Pat Robertson, the televangelist who claimed to have prayed away hurricanes and built a billion-dollar media empire, left behind a legacy far darker than his public prayers suggested.
Born into a family steeped in political and religious history, Robertson’s early life was marked by privilege, discipline, and an expectation of greatness.
He excelled academically, served in the Marines during the Korean War, and earned a law degree from Yale, but failed the New York bar and drifted into business and politics before a spiritual awakening changed his path.

In 1960, with little money and no TV experience, Robertson launched the Christian Broadcasting Network (CBN) in Virginia, surviving on donations and faith.
The 700 Club, his flagship program, mixed faith healing, dramatic stories, and apocalyptic prophecies, quickly becoming a staple in millions of American households. By the late 1970s, CBN was a global religious media powerhouse, and Robertson’s influence stretched from Washington to the world’s war zones.
But behind the scenes, scandals simmered. In the 1990s, Operation Blessing, his humanitarian charity, was exposed for using donor-funded planes to transport diamond mining equipment in Africa instead of food and aid.
Robertson quietly paid $1.7 million to settle the matter, but questions lingered. His investments in diamond and gold ventures with Liberian warlord Charles Taylor during a brutal civil war drew international condemnation, especially when Robertson lobbied the Bush administration on Taylor’s behalf.

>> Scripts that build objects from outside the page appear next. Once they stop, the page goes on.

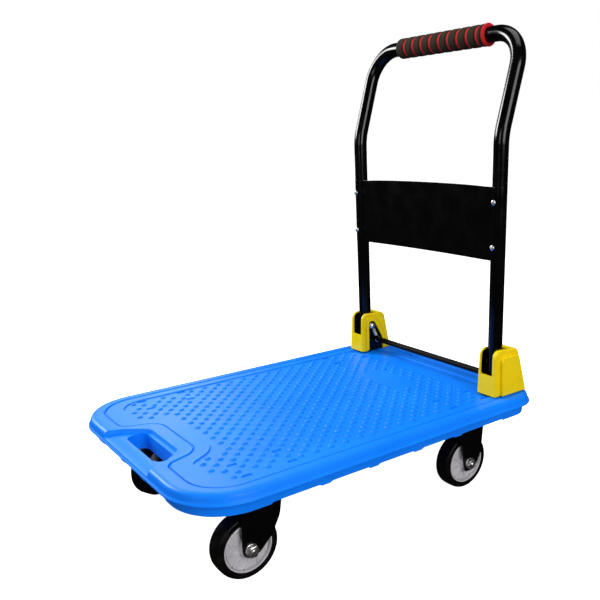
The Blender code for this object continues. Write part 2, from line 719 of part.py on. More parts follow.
def build_swivel_caster(side_name, side, materials):
    """Front caster: bolted plate with its race, king pin, swivelling cup and fork, wheel."""
    label = f"front_{side_name}"
    x, y = side * CASTER_X, -CASTER_Y
    plate = add_object(f"swivel_plate_{label}", top_plate(), materials["paint"], (x, y, 0))
    low = PLATE_TOP - PLATE_SHEET
    race = ((CROWN_TOP + 0.0015, 0.0066), (CROWN_TOP + 0.0015, 0.0170), (low + 0.001, 0.0190),
            (low + 0.001, 0.0066))
    boolean(plate, turned(race), "race", "UNION")
    boolean(plate, turned_bar(0.0058, low - 0.02, PLATE_TOP + 0.01), "pin_hole")
    pin = turned_bar(0.0055, CROWN_TOP - 0.0085, PLATE_TOP - 0.0002)
    pin_obj = add_object(f"king_pin_{label}", pin, materials["zinc"], (x, y, 0))
    boolean(pin_obj, turned_bar(0.0088, CROWN_TOP - 0.0090, CROWN_TOP - FORK_SHEET - 0.0004),
            "head", "UNION")
    swivel = add_empty(f"swivel_{label}", (x, y, 0), turn_z=REST_SWIVEL[side_name])
    cup = ((CROWN_TOP + GAP, 0.0198), (CROWN_TOP + GAP, 0.0270), (low - 0.0020, 0.0270),
           (low - 0.0008, 0.0245), (low - 0.0008, 0.0198))
    smooth(add_object(f"race_cup_{label}", turned(cup), materials["paint"], parent=swivel))
    fork = add_object(f"fork_{label}", fork_channel(CROWN_TOP, -0.060, 0.020), materials["paint"],
                      parent=swivel)
    boolean(fork, prism(swivel_fork_profile(), -0.04, 0.04), "sides", "INTERSECT")
    boolean(fork, turned_bar(0.0060, 0.10, 0.13), "pin_hole")
    axle_hole = rod(AXLE_RADIUS + GAP, -0.04, 0.04, (-TRAIL, WHEEL_RADIUS))
    boolean(fork, axle_hole, "axle_hole")
    build_axle(label, (0, -TRAIL, WHEEL_RADIUS), side, swivel, materials)
    build_wheel(label, (0, -TRAIL, WHEEL_RADIUS), swivel, materials)


def turned_bar(radius, low, high, sides=20):
    """A solid upright bar on the local Z axis."""
    return prism(arc((0, 0), radius, 0, 360 - 360 / sides, sides - 1), low, high, "Z")


def build_rigid_caster(label, side, materials):
    """Rear caster: plate and fork in one, wheel straight below."""
    x, y = side * CASTER_X, REAR_CASTER_Y
    fork = add_object(f"fork_{label}", fork_channel(PLATE_TOP, -0.040, 0.040), materials["paint"],
                      (x, y, 0))
    boolean(fork, prism(rigid_fork_profile(), -0.04, 0.04), "sides", "INTERSECT")
    boolean(fork, top_plate(), "plate", "UNION")
    boolean(fork, rod(AXLE_RADIUS + GAP, -0.04, 0.04, (0, WHEEL_RADIUS)), "axle_hole")
    build_axle(label, (x, y, WHEEL_RADIUS), side, None, materials)
    build_wheel(label, (x, y, WHEEL_RADIUS), None, materials)


def build_casters(materials):
    for label, side in SIDES:
        build_swivel_caster(label, side, materials)
        build_rigid_caster(f"rear_{label}", side, materials)


# ---------------------------------------------------------------- whole cart

def main():
    clear_scene()
    materials = make_materials()
    build_deck(materials)
    build_brackets(materials)
    build_release_bar(materials)
    build_handle(materials)
    build_casters(materials)


main()
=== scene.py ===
"""Folding platform cart: the looks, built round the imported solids.

Metres, +Z up, floor at z = 0. +Y is the handle end, -Y the end with the hand slot.
"""

import json
import math

import bmesh
import bpy
from mathutils import Matrix, Vector


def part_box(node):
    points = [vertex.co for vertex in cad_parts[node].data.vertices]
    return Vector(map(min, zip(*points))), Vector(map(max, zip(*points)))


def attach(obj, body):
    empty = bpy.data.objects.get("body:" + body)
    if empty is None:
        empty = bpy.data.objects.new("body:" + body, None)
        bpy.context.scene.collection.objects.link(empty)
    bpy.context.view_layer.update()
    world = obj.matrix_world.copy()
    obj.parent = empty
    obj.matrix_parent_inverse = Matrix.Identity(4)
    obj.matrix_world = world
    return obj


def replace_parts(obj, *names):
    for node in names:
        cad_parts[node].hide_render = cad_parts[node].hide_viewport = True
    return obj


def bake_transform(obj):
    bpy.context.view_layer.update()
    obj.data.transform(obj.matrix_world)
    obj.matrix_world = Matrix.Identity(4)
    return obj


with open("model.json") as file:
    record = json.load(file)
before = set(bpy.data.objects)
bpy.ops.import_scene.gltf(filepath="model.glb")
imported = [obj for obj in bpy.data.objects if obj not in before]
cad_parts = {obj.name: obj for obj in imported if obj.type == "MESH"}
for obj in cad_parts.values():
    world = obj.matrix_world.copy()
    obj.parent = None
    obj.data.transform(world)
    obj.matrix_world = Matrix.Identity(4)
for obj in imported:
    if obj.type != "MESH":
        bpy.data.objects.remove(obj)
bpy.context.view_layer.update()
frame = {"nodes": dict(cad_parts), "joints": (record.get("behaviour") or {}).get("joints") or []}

SIDES = (("left", -1), ("right", 1))

deck_low, deck_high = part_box("deck")
HALF_WIDTH = deck_high.x
HALF_LENGTH = deck_high.y
DECK_TOP = deck_high.z
DECK_FOOT = deck_low.z
LIP_Z = 0.152
LIP_SHEET = 0.0016
PANEL_Z = DECK_TOP - 0.0007
FIELD_Z = DECK_TOP - 0.0027
FRONT_CORNER = 0.097
REAR_CORNER = 0.056
CASTER_X = 0.170
CASTER_FRONT_Y = -0.200
CASTER_REAR_Y = 0.204

joints = {joint["name"]: joint for joint in frame["joints"]}
PIVOT = Vector(joints["handle_fold"]["pos_m"])
BAR_TRAVEL = Vector(joints["release_bar_travel"]["axis"])
PIPE_X = 0.187
PIPE_RADIUS = 0.0127
LEG_LEAN = math.radians(0.9)
BEND_ANGLE = math.radians(17.0)
BEND_HEIGHT = 0.388
BAR_HEIGHT = 0.556
CORNER_RADIUS = 0.058

FLAT_SIDE_ANGLE = 32
MERGE = 0.000001
NEAR = 0.0004


# ---------------------------------------------------------------- modelling helpers

def deselect():
    if bpy.context.mode != "OBJECT":
        bpy.ops.object.mode_set(mode="OBJECT")
    bpy.ops.object.select_all(action="DESELECT")


def take(obj):
    """Goes to object mode with this object alone selected and active."""
    deselect()
    obj.select_set(True)
    bpy.context.view_layer.objects.active = obj


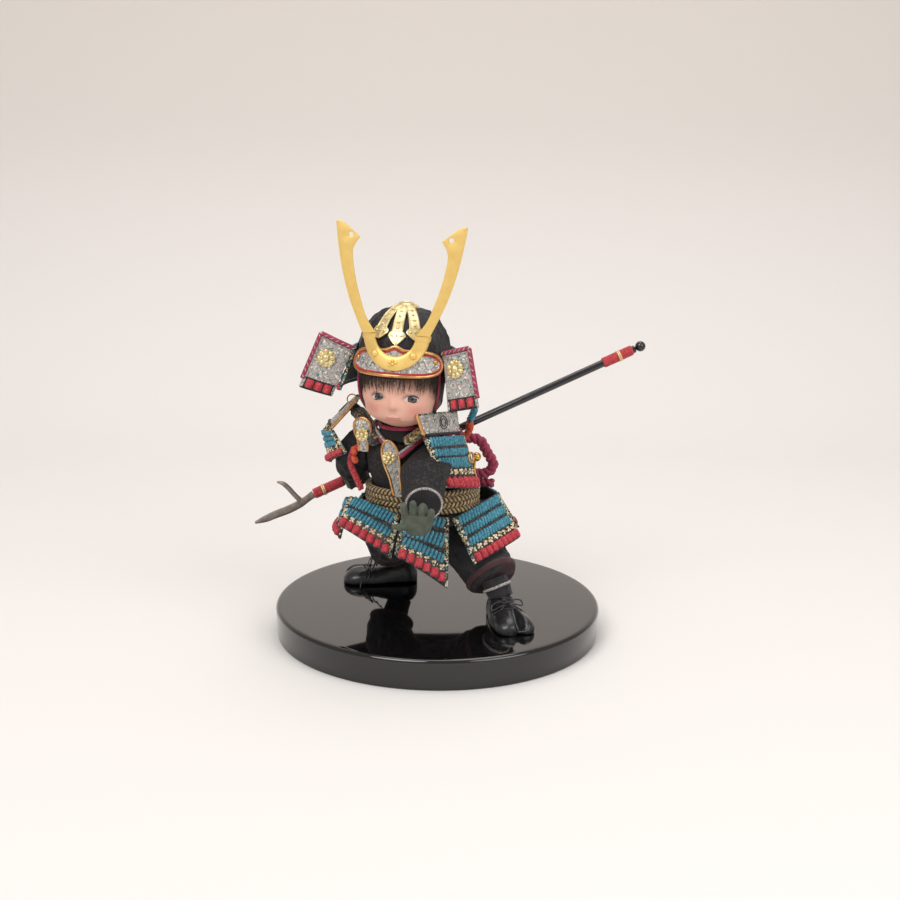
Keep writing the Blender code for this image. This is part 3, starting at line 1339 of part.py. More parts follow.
def make_shoulder_fittings(guard):
    """The gilt ring, bead and pin at the rear edge of the left shoulder guard."""
    corners = GUARDS["left_shoulder_guard"]
    out = normal(corners)
    wire, loop_r, bead_r = 0.0009, 0.0032, 0.0029
    across = (corners[1] - corners[0]).normalized()
    centre = patch(corners, PLATE_BULGE, 0.93, 0.42)
    centre += out * (PLATE_T / 2 + LACE_H + wire + GAP)
    band("shoulder_ring", centre, out, loop_r, round_profile(wire, 5), GOLD, 12)
    bead = centre + across * (loop_r + wire + bead_r + GAP)
    angles = [math.pi * k / 8 for k in range(1, 8)]
    profile = [(bead_r * math.sin(a), bead_r * (1 - math.cos(a))) for a in angles]
    ball = turned("shoulder_bead", bead - out * bead_r, out, profile, GOLD, 10)
    pin = [bead - across * bead_r * 0.6 - mm(0, 0, 1.5), bead - across * 0.0032 - mm(0, 0, 7),
           bead - across * 0.0022 - mm(0, 0, 12), bead + across * 0.0002 - mm(0, 0, 17)]
    fuse(ball, rod("pin", pin, 0.0007, GOLD, 5))
    trim(ball, guard)


def make_neck_cords(neighbours):
    """The teal and red cords that tie the neck guard's corner to the bow on the back."""
    teal = rod("teal_cord", smooth([pt(20.0, 5.0, 162), pt(24.5, 9.0, 151), pt(26.0, 13.0, 143),
                                    pt(23.0, 17.0, 134)], 2), NECK_CORD_R, TEAL, 7)
    red = rod("red_cord", smooth([pt(22.8, 17.2, 133.6), pt(23.0, 19.5, 127), pt(19, 22.5, 119)], 2),
              NECK_CORD_R, RED, 7)
    trim(teal, *neighbours)
    trim(red, teal, *neighbours)


def main():
    """Build the doll."""
    for obj in list(bpy.data.objects):
        bpy.data.objects.remove(obj, do_unlink=True)
    make_stand()
    head, neck_guard, chin_cord = make_head_group()
    body = make_body()
    cuirass = make_cuirass(body)
    belt = make_belt()
    plates = make_chest_fittings(cuirass)
    tassets = make_tassets()
    skirt = make_skirt()
    trim(skirt, tassets[0], tassets[-1])
    caps = {name: make_cap(name) for name in CAPS}
    trim(caps["left_shoulder_cap"], head, chin_cord)
    guards = {name: make_guard(name, cap) for name, cap in zip(GUARDS, caps.values())}
    collars = make_collars(head, body, cuirass, plates)
    trim(body, head)
    straps = make_straps(caps, (head, body, cuirass, *plates, *collars))
    side_cord = make_side_cord()
    sides = [(body, cuirass, strap, cap, guard)
             for strap, cap, guard in zip(straps, caps.values(), guards.values())]
    make_arms(sides[0], sides[1] + (side_cord,))
    bow = make_back_bow()
    trim(bow, cuirass, body, belt)
    make_neck_cords((neck_guard, bow))
    make_shoulder_fittings(guards["left_shoulder_guard"])
    make_legs((body, cuirass, belt), skirt, tassets)
    make_spear()
    for slab in slabs.values():
        drop(slab)


main()
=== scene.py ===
import random
from math import asin, atan2, copysign, cos, exp, pi, radians, sin, sqrt

import bmesh
import bpy
from mathutils import Matrix, Vector, noise
from mathutils.bvhtree import BVHTree


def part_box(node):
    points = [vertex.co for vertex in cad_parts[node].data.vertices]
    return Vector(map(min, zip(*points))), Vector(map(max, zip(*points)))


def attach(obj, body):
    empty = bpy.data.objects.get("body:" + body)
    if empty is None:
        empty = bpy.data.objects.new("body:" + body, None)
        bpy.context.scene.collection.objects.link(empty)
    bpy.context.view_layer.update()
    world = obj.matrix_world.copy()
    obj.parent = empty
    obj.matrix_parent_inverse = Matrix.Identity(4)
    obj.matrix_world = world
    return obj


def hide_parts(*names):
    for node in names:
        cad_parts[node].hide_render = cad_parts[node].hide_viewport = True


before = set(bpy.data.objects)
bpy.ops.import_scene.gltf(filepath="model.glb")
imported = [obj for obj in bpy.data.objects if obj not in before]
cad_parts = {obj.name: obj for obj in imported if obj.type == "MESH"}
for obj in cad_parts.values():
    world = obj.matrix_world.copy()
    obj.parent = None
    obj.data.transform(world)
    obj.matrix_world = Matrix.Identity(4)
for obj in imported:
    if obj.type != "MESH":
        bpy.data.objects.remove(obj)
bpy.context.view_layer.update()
mm = 0.001

# Places: millimetres above the stand's top, and millimetres in the head's own frame
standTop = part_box("display_stand")[1].z * 1000
headCentre = Vector((-26.7, -30.0, 169.7 + standTop)) * mm
headTurn = Matrix.Rotation(radians(-11.0), 4, "Z") @ Matrix.Rotation(radians(2.0), 4, "Y")
bowl = {"centre": Vector((0.0, 7.0, 20.0)), "radii": (32.5, 33.0, 34.7)}
plateBulge = 3.0


def at(x, y, z):
    return Vector((x, y, z + standTop)) * mm


def headAt(x, y, z):
    return headCentre + headTurn @ (Vector((x, y, z)) * mm)


def trail(places):  # a smooth path through places given in millimetres
    return curveThrough([at(*p) for p in places], 6)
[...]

Robertson’s business acumen was undeniable. In 1997, he sold his cable network to Rupert Murdoch for $1.9 billion, pocketing hundreds of millions from a channel built with ministry donations. Critics called it a betrayal when the channel’s religious content was replaced with secular programming. His university, Regent, trained thousands in conservative Christian values but faced criticism for promoting creationism and rejecting mainstream science.
Politically, Robertson mobilized evangelical voters like no one before him. His 1988 presidential campaign shocked the establishment when he beat Vice President George H.W. Bush in the Iowa caucuses, proving that a TV preacher could turn viewers into voters. Though he lost the nomination, Robertson’s Christian Coalition reshaped American politics, helping Republicans take control of Congress in 1994.

Yet, Robertson’s public statements often veered into controversy. He blamed natural disasters on America’s acceptance of homosexuality, called for the assassination of foreign leaders on live TV, and fueled conspiracy theories about Jews, Freemasons, and global elites. His remarks about the Haiti earthquake being divine punishment and labeling other religions as demonic drew widespread condemnation, even from fellow evangelicals.
Despite scandals and backlash, Robertson’s empire endured. He stepped down from CBN in 2007 but continued hosting the 700 Club until 2021. He died in 2023 at age 93, leaving behind an estate reportedly worth over $100 million and a legacy fiercely debated. Some hailed him as a visionary who brought Christian values into the mainstream; others saw him as a divisive figure who blurred the lines between faith, politics, and personal gain. The truth about Pat Robertson is a story of spiritual ambition, political power, and hidden deals—a legacy more complicated and controversial than he ever admitted on air.